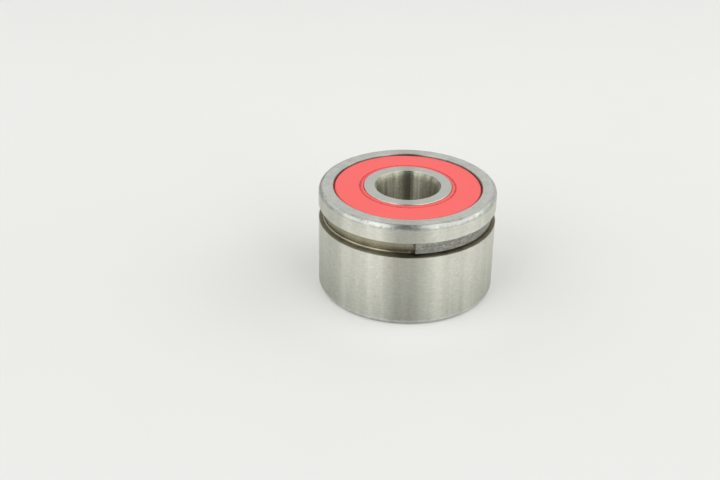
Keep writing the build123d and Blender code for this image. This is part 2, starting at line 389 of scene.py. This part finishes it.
def pale_floor():
    """A wide pale floor, a little lighter behind the bearing, with painted light close around it in place
    of the light that the polished steel throws onto it.
    """
    half = 3.0
    drop = -0.02 * MM
    mesh = bpy.data.meshes.new("floor")
    corners = [(-half, -half, drop), (half, -half, drop), (half, half, drop), (-half, half, drop)]
    mesh.from_pydata(corners, [], [(0, 1, 2, 3)])
    floor = bpy.data.objects.new("floor", mesh)
    bpy.context.scene.collection.objects.link(floor)
    paper = Finish("floor_paper", Roughness=0.9, Specular_IOR_Level=0.1)
    x, y, z = paper.place()
    fibre = paper.noise(paper.vector(x, y, z), scale=0.06)
    behind = paper.ease(y, -40, 80)
    # Painted light: the floor is lifted close around the bearing, where its polished side would throw
    # light
    close = 1 - paper.ease(from_axis(x, y), 12, 21)
    tone = 0.955 + fibre * 0.02 + behind * 0.06 + close * 0.065
    paper.set("Base Color", paper.shade(floor_white, tone))
    mesh.materials.append(paper.material)


def softbox(name, azimuth, elevation, width, height, brightness):
    """A wide soft lamp turned towards the bearing, at an azimuth in degrees from the front."""
    distance = 0.55
    lamp = bpy.data.lights.new(name, "AREA")
    lamp.shape = "RECTANGLE"
    lamp.size = width
    lamp.size_y = height
    lamp.energy = brightness * math.pi * width * height
    turn = math.radians(azimuth)
    rise = math.radians(elevation)
    away = Vector((math.sin(turn) * math.cos(rise), -math.cos(turn) * math.cos(rise), math.sin(rise)))
    holder = bpy.data.objects.new(name, lamp)
    holder.location = middle + away * distance
    holder.rotation_euler = away.to_track_quat("Z", "Y").to_euler()
    bpy.context.scene.collection.objects.link(holder)


def studio_room():
    """Pale walls with side windows and two bright strips, and dimmer places for the steel to mirror."""
    world = bpy.data.worlds.new("studio")
    world.use_nodes = True
    bpy.context.scene.world = world
    room = Recipe(world.node_tree)
    x, y, z = room.split(room.node("ShaderNodeTexCoord", output="Generated"))
    azimuth = room.node("ShaderNodeMath", {"operation": "ARCTAN2"}, {0: x, 1: 0 - y}) * (180 / math.pi)

    windows = room.band(abs(azimuth), 96, 140, 8) * room.band(z, 0.30, 0.66, 0.08)
    left_strip = room.band(azimuth, -46, -28, 6) * room.band(z, 0.05, 0.85, 0.10)
    right_strip = room.band(azimuth, 28, 46, 6) * room.band(z, 0.05, 0.55, 0.10)
    bright = windows * 0.57 + (left_strip + right_strip) * 0.39

    beside_camera = room.ease(abs(x), 0.14, 0.30) * room.ease(abs(azimuth), 19, 28)
    behind_camera = (1 - beside_camera) * (1 - room.ease(y, -0.05, 0.25))
    beside_strips = room.band(abs(azimuth), 50, 66, 5) * room.band(z, 0.0, 0.80, 0.10)
    low_left = room.band(azimuth, -172, -92, 8) * (1 - room.ease(z, 0.12, 0.28))
    overhead = room.ease(z, 0.75, 0.95)
    far_ceiling = room.ease(y, 0.0, 0.3) * room.ease(z, 0.76, 0.90)
    dim = behind_camera * 0.54 + beside_strips * 0.28 + low_left * 0.64
    dim = dim + overhead * 0.11 + far_ceiling * 0.32

    background = world.node_tree.nodes["Background"]
    room.feed(background.inputs["Color"], colour(1.0, 1.0, 0.985))
    room.feed(background.inputs["Strength"], 0.775 + bright - dim)


pale_floor()
studio_room()
softbox("left_softbox", azimuth=-54, elevation=28, width=0.64, height=0.50, brightness=0.99)
softbox("right_softbox", azimuth=68, elevation=28, width=0.85, height=0.50, brightness=0.96)
softbox("left_top_light", azimuth=-70, elevation=69, width=0.36, height=0.24, brightness=1.38)
softbox("right_top_light", azimuth=70, elevation=69, width=0.36, height=0.24, brightness=1.38)


def photograph_camera():
    """The camera of the photograph, aimed at the middle of the bearing and then turned a little."""
    distance = 158.30 * MM
    elevation = math.radians(28.182)
    yaw = math.radians(2.19)
    pitch = math.radians(-0.417)
    roll = math.radians(1.96)
    data = bpy.data.cameras.new("photograph")
    data.lens = 60.06
    data.sensor_width = 36.0
    data.clip_start = 0.005
    camera = bpy.data.objects.new("photograph", data)
    stand = middle + distance * Vector((0, -math.cos(elevation), math.sin(elevation)))
    aim = (
        Euler((math.pi / 2 - elevation, 0, 0)).to_matrix()
        @ Matrix.Rotation(yaw, 3, "Y")
        @ Matrix.Rotation(pitch, 3, "X")
        @ Matrix.Rotation(roll, 3, "Z")
    )
    camera.matrix_world = Matrix.Translation(stand) @ aim.to_4x4()
    bpy.context.scene.collection.objects.link(camera)
    bpy.context.scene.camera = camera


photograph_camera()
bpy.context.scene.view_settings.view_transform = "Standard"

> _Task brief_: Give again, word for word, the lines of the listing, starting at its first line and ending with the line containing "mesh.materials.append(paper.material)".

> _Answer to the problem_:
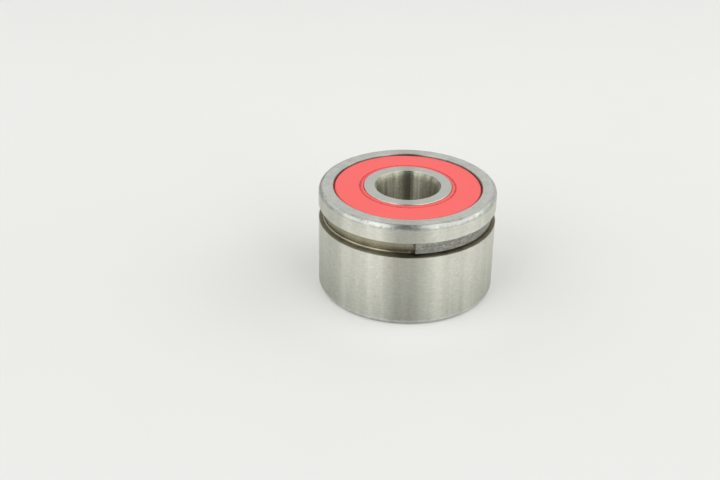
Keep writing the build123d and Blender code for this image. This is part 2, starting at line 389 of scene.py. This part finishes it.
def pale_floor():
    """A wide pale floor, a little lighter behind the bearing, with painted light close around it in place
    of the light that the polished steel throws onto it.
    """
    half = 3.0
    drop = -0.02 * MM
    mesh = bpy.data.meshes.new("floor")
    corners = [(-half, -half, drop), (half, -half, drop), (half, half, drop), (-half, half, drop)]
    mesh.from_pydata(corners, [], [(0, 1, 2, 3)])
    floor = bpy.data.objects.new("floor", mesh)
    bpy.context.scene.collection.objects.link(floor)
    paper = Finish("floor_paper", Roughness=0.9, Specular_IOR_Level=0.1)
    x, y, z = paper.place()
    fibre = paper.noise(paper.vector(x, y, z), scale=0.06)
    behind = paper.ease(y, -40, 80)
    # Painted light: the floor is lifted close around the bearing, where its polished side would throw
    # light
    close = 1 - paper.ease(from_axis(x, y), 12, 21)
    tone = 0.955 + fibre * 0.02 + behind * 0.06 + close * 0.065
    paper.set("Base Color", paper.shade(floor_white, tone))
    mesh.materials.append(paper.material)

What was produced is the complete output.